2011 – my sabbatical. I closed my company, dismissed all the employees and stored all the furniture. My customers were informed in the hope they would be there when I returned. To dismiss my staff was a difficult and sad decision. Would we continue working together after this year? Where would we be? Would we have changed? Although we had all agreed on my sabbatical and did all the preparation together, in the end it was I taking full responsibility for this decision. Was it a mistake? What if I could not manage a new start? Now I know that this one sabbatical year was probably the most courageous and most important decision of my life up to that time. It seemed I had no other choice. As after 15 years of building up a company and doing consultancy work I really did need a break.

I wanted to dance, a good way to fill my year without work. As I am a Latin competitive dancer I knew London would be a good place to dance. So I went to London in search of an apartment, a dance studio and a dancing partner. I met crowded trains and busses, rush on the streets, endless ways to every destination and the difficult search for a dance studio. Exhausted I paused in a café asking why I did this to myself. In Hannover I had everything, a dancing partner, trainers, friends and a lovely apartment. Why did I come to this hustle in London? An old dream? Then it dawned on me: I felt ashamed.

I felt ashamed to take a year off work. What would my business environment think when I suddenly stopped working? Would they think I went broke? It didn’t cross my mind that people might think my decision was courageous and luxurious. London was my way of running away from the “might-rumours.” As soon as I discovered this shame and that I put this burden of moving to London on myself because of others, I packed my belongings and went back to Hannover.

I went to come back. I went to see that this year was about me and not about what others might think of me.
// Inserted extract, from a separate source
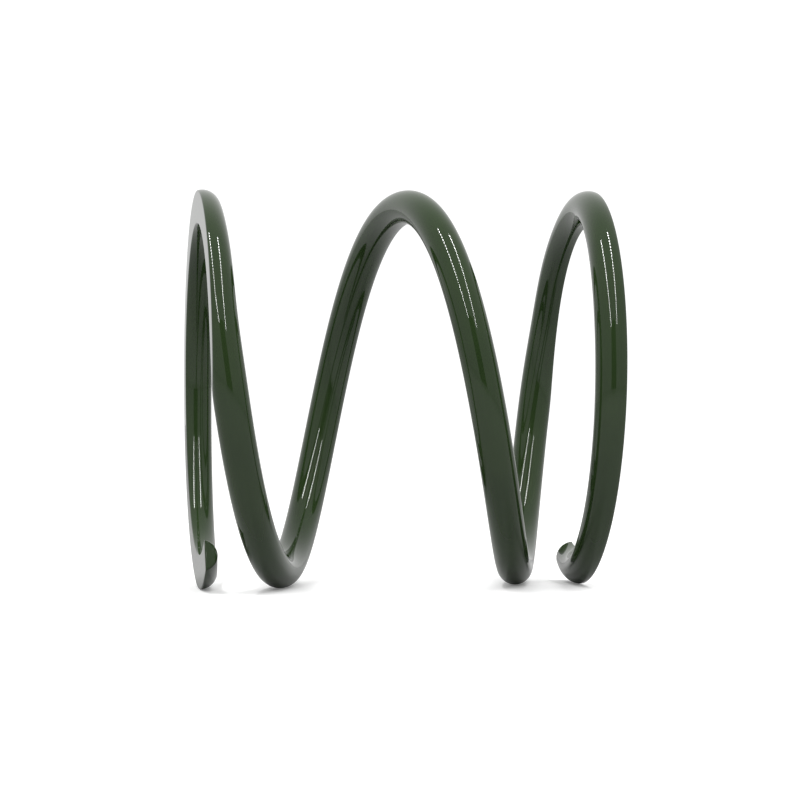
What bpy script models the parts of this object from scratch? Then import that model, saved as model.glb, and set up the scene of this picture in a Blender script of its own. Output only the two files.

The decision to go to London and to try to live there was absolutely right. I needed this way to get back to what is essential for me. In the last years since I began working again as a change consultant I see that organisational decisions are made in moments of clarity. When carrying out action, however, some leaders note that they now want to take another path. To have the courage to make a new decision, and to “break-up” the previously chosen way for another way is a big challenge for most people. Weakness or inconsequence is easily assumed in such situations. Loss of face – at least the fear of it – are near. To understand “broken-up” paths in a new way, and see them as a knowledge benefit in order to interpret a newly made decision as power – that is the challenge!